The book Daemon by Daniel Suarez has a similar concept in it. The evil guys put a few cameras and ultrasonic speakers in the room. They can create a localized area of intense sound to really fuck up the good guy's head without any indication of what's going on, as well as beam voices directly into his head - silence on the walkie talkies and no physical indication of what's going on. If you limit yourself to one occupant, and can get good 3d tracking of their ears, then theoretically a few speakers on a pan/tilt mount should be able to do ANC over the entire room. Of course if you have to do it for multiple occupants then you would need a speaker every 6.8 cm.
The audio device mentioned in Daemon exists. It's been tried for advertising. You can buy one if you want.[1][2] The audio quality is not very good, but voice will get through. The main application is museums, where you have one next to each exhibit, pointing down from above.
The problem with creating nulls by cancellation is that you create peaks somewhere else. You could null out one person (maybe only one ear) somewhere in the room, but multiple targets will be really hard.

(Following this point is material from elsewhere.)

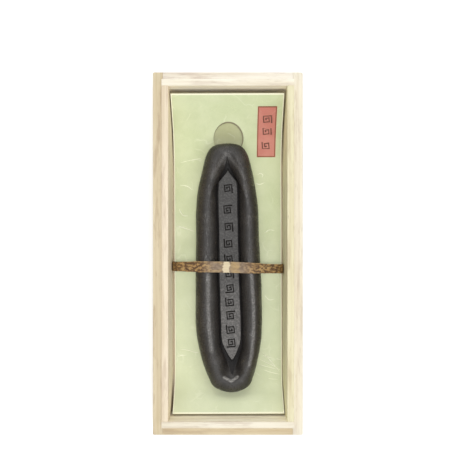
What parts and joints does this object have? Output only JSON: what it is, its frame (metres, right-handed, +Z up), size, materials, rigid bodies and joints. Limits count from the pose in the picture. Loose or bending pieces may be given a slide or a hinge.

A conventional speaker creates a sphere of sound. A directional speaker like the one you linked creates a beam of sound. But an array of speakers could create a localized spot of sound by creating sound which would only add up to the target at that location. Of course there would be random fragments of parts of the sound (the unadded components) at other random places where the waves coincide, but for only one person in a room this is effectively the same as having a spot of sound with no other side effects.
I did forget to think that two ears would be like having two different people - there would be two target points where the sound would have to add up/subtract to the target.